B. Individual Causes of Action

Defendants next run through each of the claims asserted in the FAC and explain how each either fails to address or cure the concerns articulated by the Court in the preceding order on the demurrer or otherwise fails to plead facts necessary to plead the particular cause of action. Defendants, however, have utilized the incorrect instrument to challenge the sufficiency of the claims pleaded in the FAC. Where a party is asserting that a plaintiff has not pleaded sufficient facts to state a particular cause of action, which is the gist of what is being argued by Defendants here, the proper vehicle to test the sufficiency of the pleadings is a demurrer and not and motion to strike. (Ferraro v.
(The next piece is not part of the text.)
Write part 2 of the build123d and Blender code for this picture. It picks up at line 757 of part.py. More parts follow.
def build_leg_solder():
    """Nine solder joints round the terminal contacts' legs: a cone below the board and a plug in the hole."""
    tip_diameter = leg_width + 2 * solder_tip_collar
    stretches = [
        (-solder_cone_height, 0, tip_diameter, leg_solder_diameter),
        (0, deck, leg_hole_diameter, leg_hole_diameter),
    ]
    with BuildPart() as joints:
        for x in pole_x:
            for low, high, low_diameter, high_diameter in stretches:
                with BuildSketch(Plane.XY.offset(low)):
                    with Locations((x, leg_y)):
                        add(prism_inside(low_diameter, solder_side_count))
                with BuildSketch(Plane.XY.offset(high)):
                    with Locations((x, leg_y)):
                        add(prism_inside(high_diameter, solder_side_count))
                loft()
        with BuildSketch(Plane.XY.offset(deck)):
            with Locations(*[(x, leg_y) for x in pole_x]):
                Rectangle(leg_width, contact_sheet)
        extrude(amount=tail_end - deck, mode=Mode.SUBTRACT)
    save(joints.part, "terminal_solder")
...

Camarlinghi (2008) 161 Cal.App.4th 509, 529.) While Defendants attempt to characterize the purported deficiencies in the FAC as failing to conform with the Court’s order on the preceding demurrer, the portion of the motion to strike statute which provides that a court may “[s]trike out all or any part of any pleading not drawn in conformity with the laws of this state, a court rule, or an order of the court,” i.e., Code of Civil Procedure section 436, subdivision (d), authorizes “the striking of a pleading due to improprieties in its form or in the procedures pursuant to which it was filed.” (Ferraro v. Camarlinghi, supra, 161 Cal.App.4th at 528.) That is not what is actually being argued here. The motion to strike is the correct mechanism for Defendants’ preceding argument, that the FAC was not filed in conformance with the Court’s order on the demurrer to the complaint because it was untimely, but not with respect to alleged substantive deficiencies in each cause of action. Consequently, Defendants’ motion to strike is DENIED.